In the 1920s and 1930s, four-valved sousaphones were often used by professional players, especially E♭ sousaphones; today, however, four-valved B♭ sousaphones are uncommon and are prized by collectors, especially those made by Conn, King (H.N. White), and Holton. Jupiter Company has started production of four-valve BB♭ sousaphones in the late 2000s. Criticisms of fourth valve on a Sousaphone center around additional weight and increased air resistance (the fourth valve tubing increases the length of the instrument by 1/3).
Due to the large size of most sousaphones, the sub-contra register (for which the fourth valve is largely intended) is already covered by alternate resonances, known as "false tones" (see Tuba article). Many beginners are not aware of the false-tone resonances on their sousaphones because these notes reside in the sub-contra register, which is nearly impossible for most beginners to access. Some professionals develop a "raised embouchure" to securely play these notes. This is where either the upper or lower lip (depending on the player) takes up most of the mouthpiece area. The embouchure provides almost twice the room for vibration of the single lip (compared to the 50–50 embouchure).

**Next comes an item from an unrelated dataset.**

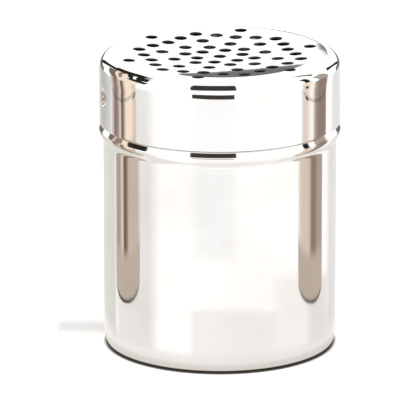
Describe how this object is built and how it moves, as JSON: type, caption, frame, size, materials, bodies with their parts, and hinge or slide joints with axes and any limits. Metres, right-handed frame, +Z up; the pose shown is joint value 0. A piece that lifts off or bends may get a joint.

In large marching bands of the United States, the bell is often covered with a tight fitting cloth, called a sock, which enables the sousaphone section to spell out the school's name, initials, or mascot. The Leland Stanford Junior University Marching Band Tööbz! have a tradition of painting the front surface of their Sousaphone bells with a variety of images.
Sousaphone players are also known to perform the 'flaming tubas' in which flash paper is ignited in the bell, thus making it appear as if the musician is breathing fire. David Silverman (AKA Tubatron ) developed a propane powered flaming Sousaphone with a trigger valve to control an array of flame jets across the top of the bell of his horn. The Yale Precision Marching Band has made a tradition of setting fire to the tops of the bells of their sousaphones, including in the fall of 1992 when sousaphones served as the "candles" of a "wedding cake" formed by the band when two band alumni were married during a halftime show. They also utilize what they refer to as the "Überphone", a sousaphone that was disassembled from its coiled format and welded back together on a twelve-foot frame to extend straight up from the player's shoulders.
The sousaphone is an important fixture of the New Orleans brass band tradition, and is still used in groups such as the Dirty Dozen Brass Band by Kirk Joseph. Soul Rebels Brass Band from New Orleans features sousaphone player Edward Lee.
Sousaphonist Mike Hogg and his band BS Brass Band have produced three albums of jazz, funk and New Orleans R&B and regularly entertain Chicago crowds during Mardi Gras. Hogg also plays tuba with the Prohibition Orchestra and Jeff Newell's New-Trad Octet.